Now, although there is no set ratio for the cards in your deck, there are some things you should keep in mind:

1. Having less than 14 monsters means on average you will have only two monsters in your starting hand, and you will typically only have approximately a 1:3 chance of drawing a monster with each of your draws.
2. Having more than 25 monsters means on average you will have four monsters in your starting hand and only two spell or trap cards. You will also typically only have approximately a 1:3 chance of drawing a spell or trap card with each of your draws.

While you should keep those two facts in mind, I will again stress that this does not mean you can't make a deck with less than 14 or more than 25 monsters. It only means that you should only go outside of that range if your deck is specifically made to function with those proportions.


5. Focus! Focus! Focus!

Focusing your deck means not adding any cards that do not serve a specific purpose toward your strategy. This is my #1 rule for deck building!


All cards in your deck whether they are monsters, spells, or traps, whether they are in your main deck, side deck, or extra deck, must support your overall strategy in some way. There is no reason to include a card in your deck, even if it is a powerful card, if it does not pertain to your strategy.


6. Toss it All in, then Thin to Win

The final size of your deck should not exceed the 40 card minimum. The reason for this is simple. When making a deck, you are creating a strategy where you want the correct cards in your hand as quickly as possible so that you can begin your big combos. The less cards you have in your deck, the higher the probability of drawing the card you need.

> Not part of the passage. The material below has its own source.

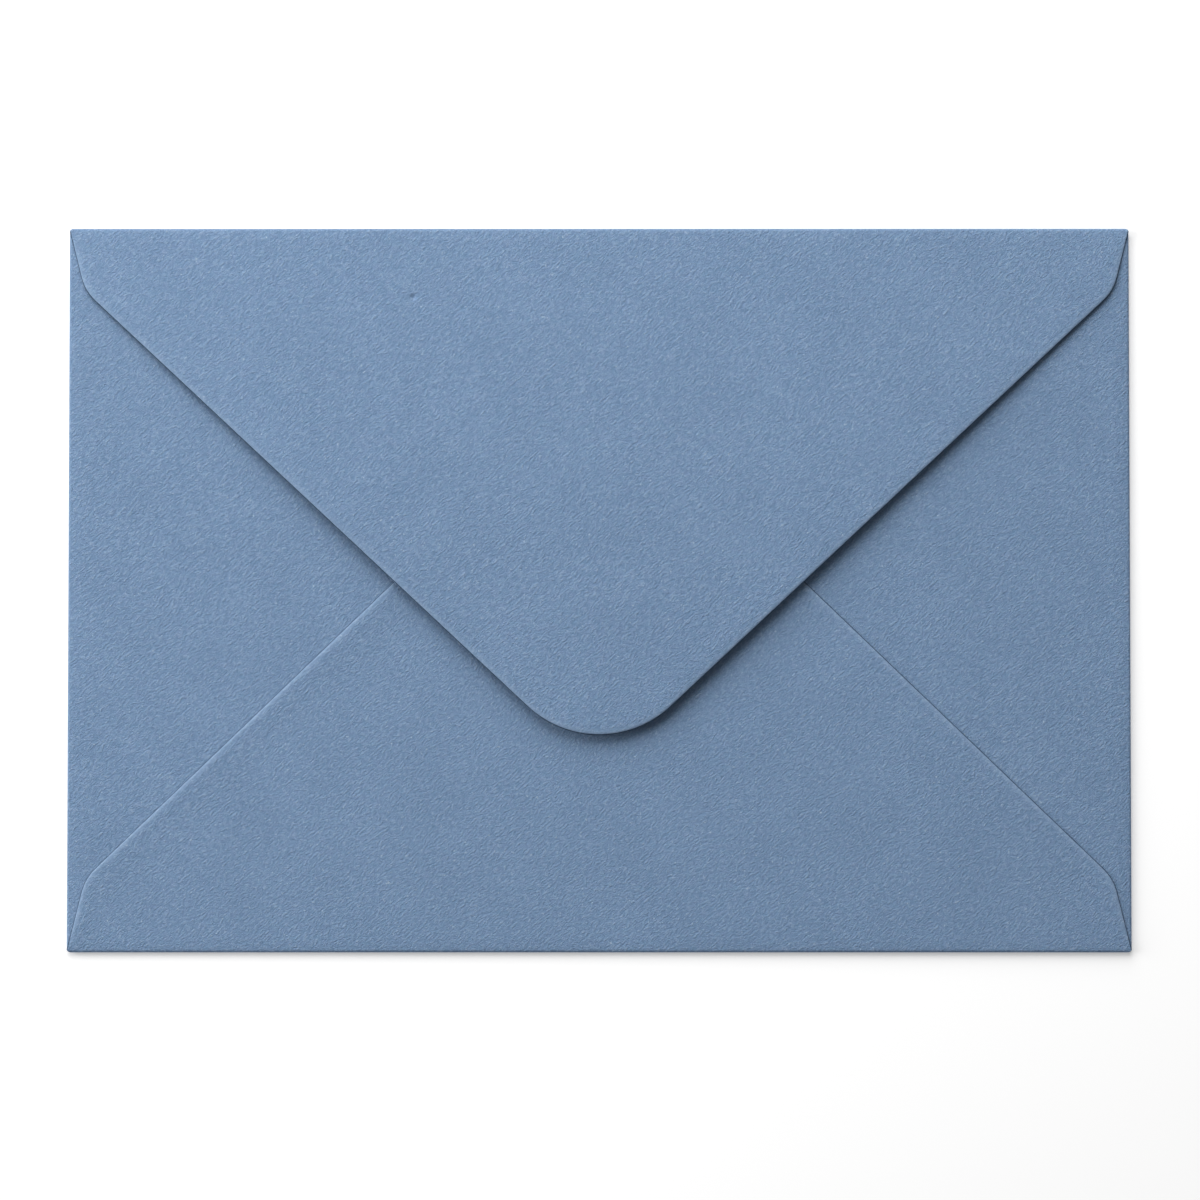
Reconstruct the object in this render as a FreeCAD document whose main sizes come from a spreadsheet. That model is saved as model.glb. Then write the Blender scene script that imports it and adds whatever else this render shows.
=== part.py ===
import FreeCAD, Part
import math
import os
import Sketcher

# A paper envelope, empty and closed, lying on its address side with its flaps up. It is one sheet of
# paper: the front panel, two side flaps folded in, the bottom flap folded up and glued over them, and
# the top flap folded down over everything, not stuck, so that it springs up a little.
# X runs along the top fold, Y up the envelope, Z up from the table. The origin is on the table, under
# the middle of the front panel. Sizes are in millimetres.

doc = FreeCAD.newDocument("PaperEnvelope")
sizes = doc.addObject("Spreadsheet::Sheet", "Sizes")

driving_sizes = {
    # The closed envelope and its paper.
    "envelope_width": 176,
    "envelope_height": 120,
    "paper_thickness": 0.2,
    # Air between the front panel and the side flaps, the room that a letter takes.
    "pocket_gap": 0.5,
    # Top flap: how near its tip comes to the bottom fold, and its cut outline.
    "tip_above_bottom_fold": 36,
    "top_tip_radius": 17,
    "top_shoulder_inset": 2.55,
    "top_shoulder_drop": 10.15,
    # Top flap: its room over the side flaps at the fold, and how far its tip stands off the bottom flap.
    "top_fold_clearance": 0.1,
    "top_tip_lift": 2.1,
    # Bottom flap: how far its tip stays below the top fold, and its cut outline.
    "tip_below_top_fold": 35.8,
    "bottom_tip_radius": 25,
    "bottom_shoulder_inset": 2.9,
    "bottom_shoulder_rise": 11.9,
    # Side flaps: how far they reach under the top flap and under the glued bottom flap.
    "throat_lap": 11,
    "glue_lap": 10,
    "side_tip_radius": 17,
    "side_upper_shoulder": 2,
    "side_lower_shoulder": 4,
    # Rounded shoulders of all flaps, the trimmed ends of the folds, and the slit beside each side fold.
    "shoulder_radius": 8,
    "fold_corner_trim": 0.65,
    "corner_slit": 0.15,
    # Paper beyond the outline, which the cut takes off.
    "trim_allowance": 2,
}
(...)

I want to make two notes of decks that are exceptions to the 40 card rule of thumb. Those decks are Gadgets and some Lightsworn decks. Gadget decks basically run six or nine Gadgets, and having more than one Gadget in your starting hand decreases their effectiveness since the point is to use their effects to keep on getting +1's in your hand for card advantage. Therefore, Gadget decks tend to run a few more cards in the deck to try to decrease the chances of ending up with two or more gadgets in the starting hand. The other deck that sometimes uses more than 40 cards are Lightsworn decks. While LS decks can run 40 cards, some people prefer to run a few extra since LS can have issues with decking out sometimes. Personally, I still wouldn't go too much above 40, if at all, but the concept is giving up some consistency in exchange for less chances of decking out. Decking out, however, can typically be fixed by playing more conservatively


7. The Side - Ultimate Proof of a Good Duelist

In a match duel, the most important factor for winning is proper creation and use of the side deck. The person who does the best job of preparing and strategically using a side is often going to be the person who wins the match. This is really where the big boys play. Those who plan ahead correctly and make the best side decks are quite often the ones who go on to win those big tournaments.

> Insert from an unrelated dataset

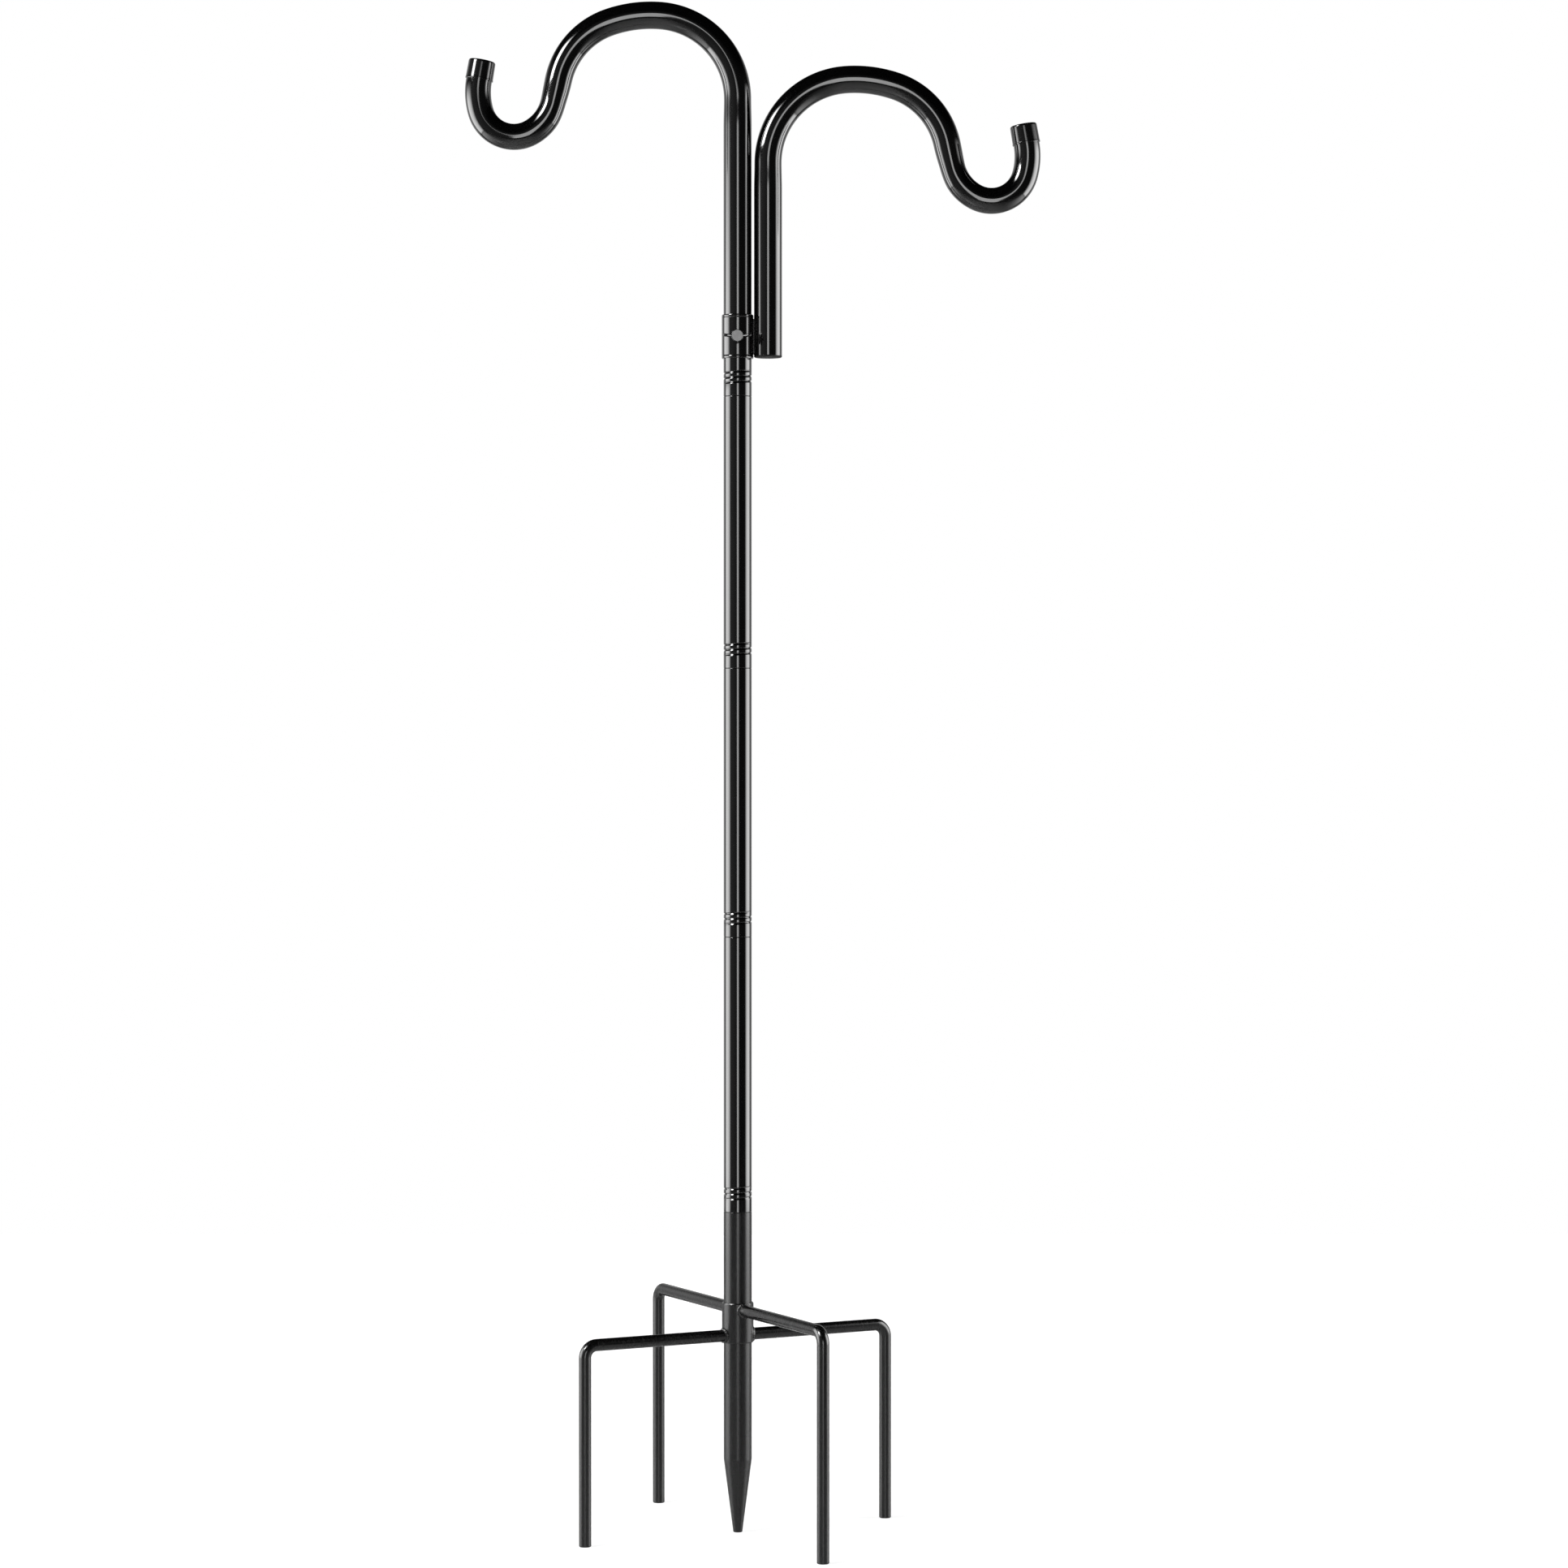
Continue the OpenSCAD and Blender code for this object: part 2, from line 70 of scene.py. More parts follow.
def low(node):
    """Height of a node's lowest point."""
    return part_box(node)[0].z


def high(node):
    """Height of a node's highest point."""
    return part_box(node)[1].z


def across(node):
    """Width of a node along X."""
    near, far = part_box(node)
    return far.x - near.x


def length(name, description, default):
    """A size in metres."""
    return FloatProperty(
        name=name, description=description, default=default, min=0, precision=5, unit="LENGTH")


def angle(name, description, default):
    """An angle, given in degrees and kept in radians."""
    return FloatProperty(
        name=name, description=description, default=radians(default), subtype="ANGLE")


def colour(name, description, default):
    """A colour, as linear red, green and blue."""
    return FloatVectorProperty(
        name=name, description=description, default=default, size=3, min=0, max=1, subtype="COLOR")


def amount(name, description, default, highest=1.0):
    """A plain number."""
    return FloatProperty(name=name, description=description, default=default, min=0, max=highest)


class TubeSizes(bpy.types.PropertyGroup):
    """The steel tube and the screwed joints between its sections."""

    diameter: length("Tube diameter", "Outside of the pole sections", across("lower_pole"))
    wall: length("Wall", "Thickness of the steel", 0.001)
    seam_chamfer: length("Seam chamfer", "Bevel on both edges of each joint", 0.00035)
    neck_length: length(
        "Neck length", "Screwed neck on top of each section",
        high("lower_pole") - low("middle_pole"))
    neck_gap: length("Neck gap", "Radial gap between neck and socket", 0.0002)
    socket_spare: length("Socket spare", "How much deeper the socket is than the neck", 0.008)
    thread_start: length("Thread start", "Rolled thread's start above the joint", 0.012)
    thread_pitch: length("Thread pitch", "Rise of the rolled thread in one turn", 0.0046)
    thread_turns: amount("Thread turns", "Turns of the rolled thread", 2.5, 5)
    groove_depth: length("Groove depth", "Depth of the rolled groove outside", 0.0007)
    groove_width: length("Groove width", "Width of the rolled groove", 0.0025)
    ridge_height: length("Ridge height", "Height of the same groove inside", 0.00055)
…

In general there are two ways to take advantage of side decking:

1. The Defensive Approach
2. The Offensive Approach

The defensive approach is one where you side in cards that are less useful for your deck's personal strategy, but that have a strong impact on shutting down your opponent's deck. This is the most common way to side deck and it has been proven to be very effective in most formats. There are many different and good cards to use with this approach to side decking, and if used correctly you can allow your deck to cover up its own weaknesses while shutting down your opponent's biggest plays. However, know well that there is a trade-off for this. If you side in too many cards you could end up doing serious damage to how well your own deck functions. Therefore, in side decking the name of the game is beating down your opponent's strategy using as few cards as possible so that your own strategy still runs relatively smoothly. Overlapping cards that can work well against multiple deck-types you expect to see is highly recommended.

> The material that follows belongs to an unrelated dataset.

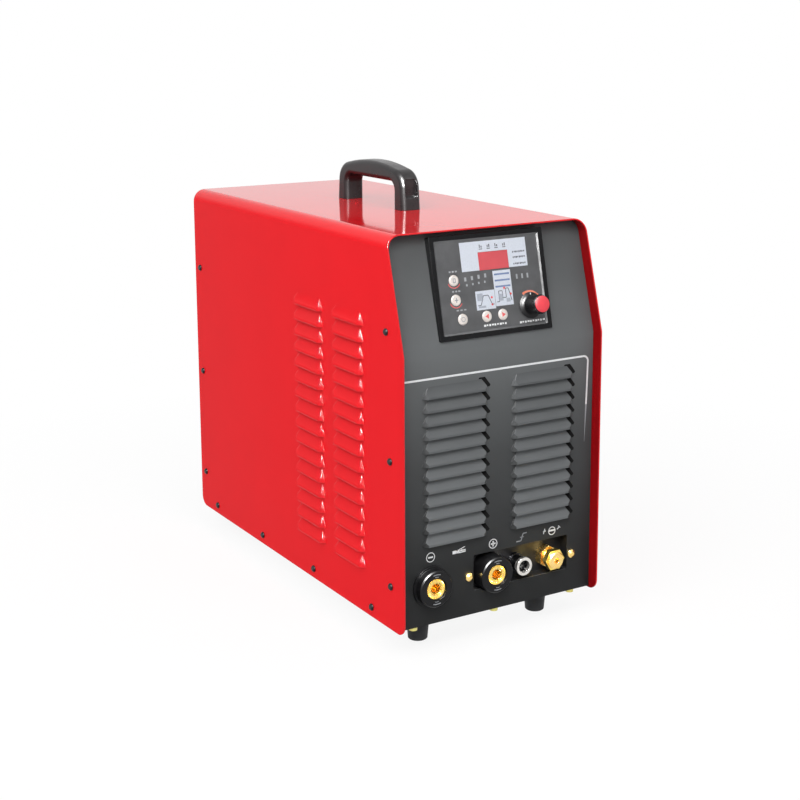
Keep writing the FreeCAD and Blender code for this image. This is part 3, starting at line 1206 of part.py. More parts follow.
def make_ground_bolt():
    z = CASE_BOTTOM + GROUND_H
    inner, nut_back = REAR_FACE - PANEL_T, REAR_FACE + GROUND_HEAD_T
    head = hex_bar(GROUND_X, inner - GROUND_HEAD_T, inner, z, GROUND_HEAD_AF)
    shank = rod(GROUND_X, inner, REAR_FACE + GROUND_L, z, M5_R)
    nut = hex_bar(GROUND_X, REAR_FACE, nut_back, z, GROUND_HEAD_AF)
    nut = nut.cut(rod(GROUND_X, REAR_FACE - PAST, nut_back + PAST, z, M5_R + SHAFT_PLAY))
    keep("ground_bolt", group([joined([head, shank]), nut]))


# ---------------------------------------------------------------- inside
def make_shelf():
    top = CASE_BOTTOM + SHELF_H
    outer = box(-SHELF_HALF_W, SHELF_HALF_W, SHELF_FRONT, SHELF_BACK, FLOOR_Z, top)
    half = SHELF_HALF_W - SHELF_T
    inner = box(-half, half, SHELF_FRONT - PAST, SHELF_BACK + PAST, FLOOR_Z - PAST, top - SHELF_T)
    keep("shelf", outer.cut(inner))


def make_heat_sinks():
    low = CASE_BOTTOM + SHELF_H
    step = (SINK_H - SINK_FIN) / (SINK_FINS - 1)
    x_out, x_in = SINK_OUT_X, SINK_OUT_X - SINK_W
    back = SINK_FRONT + SINK_L
    plate = box(x_out - SINK_BASE, x_out, SINK_FRONT, back, low, low + SINK_H)
    pieces = [plate]
    for i in range(SINK_FINS):
        z = low + i * step
        pieces.append(box(x_in, x_out - SINK_BASE, SINK_FRONT, back, z, z + SINK_FIN))
    right = joined(pieces)
    keep("heat_sink_right", right)
    keep("heat_sink_left", mirrored(right))
    spacing = SINK_L / MODULES
    modules = []
    for i in range(MODULES):
        front = SINK_FRONT + (i + 1 / 2) * spacing - MODULE_L / 2
        module = Part.makeBox(MODULE_T, MODULE_L, MODULE_H, V(x_out, front, low + MODULE_RISE))
        modules += [module, mirrored(module)]
    keep("power_modules", group(modules))


def make_main_board():
    low = CASE_BOTTOM + SHELF_H + SINK_H
    half = SINK_OUT_X
    board_z = low + STANDOFF_H
    middle = SINK_FRONT + SINK_L / 2
    back, top = SINK_FRONT + SINK_L, board_z + BOARD_T
    pieces = [box(-half, half, SINK_FRONT, back, board_z, top)]
    for y in (SINK_FRONT + STANDOFF_END, back - STANDOFF_END):
        for side in (-1, 1):
            pieces.append(post(side * (half - STANDOFF_IN), y, low, board_z, STANDOFF_R))
    relay_x, driver_x = half - RELAY_ASIDE, DRIVER_ASIDE - half
    for x, w, l, h in ((relay_x, RELAY_W, RELAY_L, RELAY_H), (driver_x, DRIVER_T, DRIVER_L, DRIVER_H)):
        pieces.append(box(x - w / 2, x + w / 2, middle - l / 2, middle + l / 2, top, top + h))
    keep("main_board", joined(pieces))
    cans = []
    for sx in (-1, 1):
        for sy in (-1, 1):
            cans.append(post(CAN_X + sx * CAN_SPREAD, middle + sy * CAN_SPREAD, top, top + CAN_H, CAN_R))
    keep("capacitors", group(cans))


def make_transformer():
    half_w, half_d = CORE_W / 2, CORE_D / 2
    low, high = FLOOR_Z, FLOOR_Z + CORE_H
    core = box(CORE_X - half_w, CORE_X + half_w, CORE_BACK - half_d, CORE_BACK + half_d, low, high)
    window = (CORE_W - 3 * CORE_LEG) / 2
    through = (CORE_BACK - half_d - PAST, CORE_BACK + half_d + PAST)
    cuts = []
    for left in (CORE_X - CORE_LEG / 2 - window, CORE_X + CORE_LEG / 2):
        cuts.append(box(left, left + window, *through, low + CORE_LEG, high - CORE_LEG))
    keep("transformer_core", cut_all(core, cuts))
    play = WINDING_PLAY
    coil = (low + CORE_LEG + play, high - CORE_LEG - play)
    ring = winding_block(CORE_LEG / 2 + window - play, half_d + window - play, window - 2 * play, *coil)
    hole = winding_block(CORE_LEG / 2 + play, half_d + play, WINDING_INNER_R, coil[0] - PAST, coil[1] + PAST)
    keep("transformer_winding", ring.cut(hole))


def winding_block(half_w, half_d, radius, z0, z1):
    """Block with rounded upright edges about the transformer's middle leg."""
    ends = ((-half_w, -half_d), (half_w, -half_d), (half_w, half_d), (-half_w, half_d))
    return upright([(CORE_X + x, CORE_BACK + y, radius) for x, y in ends], z0, z1)


def make_chokes():
    low, high, bevel = FLOOR_Z, FLOOR_Z + CHOKE_H, CHOKE_BEVEL
    keep("output_choke", turned_up(CORE_X, CHOKE_BACK, [
        (CHOKE_BORE_R, low), (CHOKE_R - bevel, low), (CHOKE_R, low + bevel), (CHOKE_R, high - bevel),
        (CHOKE_R - bevel, high), (CHOKE_BORE_R, high)]))
    high = low + STARTER_H
    wire_low, wire_high = low + STARTER_CHEEK_T, high - STARTER_CHEEK_T
    keep("starter_coil", turned_up(STARTER_ASIDE - INNER_HALF_W, STARTER_BACK, [
        (STARTER_BORE_R, low), (STARTER_R, low), (STARTER_R, wire_low), (STARTER_WIRE_R, wire_low),
        (STARTER_WIRE_R, wire_high), (STARTER_R, wire_high), (STARTER_R, high), (STARTER_BORE_R, high)]))


# ---------------------------------------------------------------- all pieces
def save_all():
    """Write every piece with the origin under the middle of the whole machine."""
    boxes = [shape.BoundBox for shape in PARTS.values()]
    middle = (min(b.YMin for b in boxes) + max(b.YMax for b in boxes)) / 2
    for name, shape in PARTS.items():
        moved(shape, 0, -middle, 0).exportStep("parts/" + name + ".step")


make_cover()
make_cover_screws()
make_front_panel()
make_rear_panel()
make_base_plate()
make_edge_screws()
make_feet()
make_handle()
make_terminals()
make_tray()
make_control_plug()
make_gas_outlet()
make_bezel()
make_fascia()
make_display()
make_control_board()
make_buttons()
make_encoder()
make_knob()
make_fan()
make_guard()
make_switch()
make_gland()
make_gas_line()
make_ground_bolt()
make_shelf()
make_heat_sinks()
make_main_board()
make_transformer()
make_chokes()
save_all()
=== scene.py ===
"""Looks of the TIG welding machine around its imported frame.

Lengths are in metres. MM turns a length written in millimetres into metres.
"""
import json
import math

import bmesh
import bpy
from mathutils import Matrix, Vector


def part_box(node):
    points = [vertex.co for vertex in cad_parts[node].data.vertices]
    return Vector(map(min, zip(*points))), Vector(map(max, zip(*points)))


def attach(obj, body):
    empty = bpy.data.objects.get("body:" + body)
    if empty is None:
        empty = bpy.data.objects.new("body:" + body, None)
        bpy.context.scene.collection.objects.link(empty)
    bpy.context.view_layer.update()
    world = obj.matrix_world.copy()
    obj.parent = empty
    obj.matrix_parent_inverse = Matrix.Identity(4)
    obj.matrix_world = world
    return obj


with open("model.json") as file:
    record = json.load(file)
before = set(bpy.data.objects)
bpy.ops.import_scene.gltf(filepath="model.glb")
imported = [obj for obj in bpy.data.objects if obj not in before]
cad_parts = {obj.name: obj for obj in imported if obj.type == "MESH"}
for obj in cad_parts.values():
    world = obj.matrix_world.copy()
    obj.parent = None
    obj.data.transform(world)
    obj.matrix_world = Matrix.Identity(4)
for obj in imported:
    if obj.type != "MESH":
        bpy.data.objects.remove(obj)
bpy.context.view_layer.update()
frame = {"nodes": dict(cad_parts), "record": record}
MM = 0.001


# ---------------------------------------------------------------- places read from the frame
def middle(node):
    low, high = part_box(node)
    return (low + high) / 2


CASE_LOW, CASE_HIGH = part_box("cover")
PANEL_SHEET = 1.2 * MM
PANEL_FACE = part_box("terminal_tray")[0].y - PANEL_SHEET    # front of the grey panel
PRINT_T = 0.06 * MM                                         # printed ink
UNIT_TILT = math.radians(12.5)                              # lean of the control unit
FASCIA_INSET = 5.2 * MM                                     # fascia's lower edge above the unit's origin
FASCIA_T = 1.5 * MM
SOCKET_AXIS_Z = middle("minus_socket").z
LOUVRE_HEIGHTS = (CASE_LOW.z + 85 * MM, CASE_LOW.z + 248 * MM)    # lowest and highest edge of the front louvres
SHARP_ANGLE = 30.0                                          # degrees; sharper edges stay sharp


def unit_matrix():
    """Frame of the control unit: x across, y into the machine, z up its face; origin on the fascia's face."""
    low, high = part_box("fascia")
    y = low.y - FASCIA_INSET * math.sin(UNIT_TILT)
    z = low.z + FASCIA_T * math.sin(UNIT_TILT) - FASCIA_INSET * math.cos(UNIT_TILT)
    turn = Matrix.Rotation(-UNIT_TILT, 4, "X")
    return Matrix.Translation(Vector((0, y, z))) @ turn


UNIT = unit_matrix()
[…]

The offensive approach is a completely different take to side decking. Rather than covering up your weaknesses and trying to exploit your opponent's weaknesses, you instead side into a completely different deck-type! This throws off the opponent and allows you to be unpredictable in both the 2nd and 3rd rounds, and it can make your opponent's efforts at side decking nearly worthless if done correctly. The upside to this type of side decking is that if done correctly you minimize the damage you take to the consistency of the deck while making your opponent's efforts to side deck potentially worthless. One of the downsides is that not all decks are capable of these types of large-scale transformations, and pushing it to the point where you have to make changes to you main deck just so you can transform in the 2nd duel can be dangerous and may cause you to lose the 1st duel due to not having as solid of a deck. Therefore, while this is certainly a fun and interesting way of using the side deck, I suggest using it sparingly and only for decks that can easily side into another proficient deck-type that has different weaknesses than your main deck.


8. Testing 1, 2, 3 ... 50?

You'll want to physically test your deck against all of the decks that you believe you may encounter. You'll want to test your deck many times against all of the decks that you believe you may encounter. To start, you'll want to play at least 20 - 30 duels with the deck.

Another thing that all this testing does is it familiarizes you with the deck. Now, some of you are probably sitting back right now saying "Dude, I know how the cards are supposed to work in the deck," and I'm going to tell you right now that you don't. I have never once come upon any sort of competitive deck where I knew everything about the deck before playing with it several times. By playing with the deck, you learn what the best options are in situations where there is more than one way to make a correct move. You learn how to get yourself out of a hole, and you can discover synergies that you never knew were there. You WILL find hidden combos that you didn't know existed just by playing with the deck many times.

Once you've dueled with the deck 20 - 30 times against a good opponent who is using decks you expect to play against, it is now time to make tweaks. This is where you decide whether that card you kept at one copy is worth it, and whether you need to change the proportions of any of the cards you have. You are not fiddling with your strategy here. You've already decided on what your deck is going to be. These are minor adjustments that are meant to refine the way the deck runs.

Well, once you are done refining your deck, guess what? It's time for another 20-30 duels!! In fact, top duelists, the ones who win major tournaments, will often duel with their deck over hundred times before they've decided it is ready for tournament play.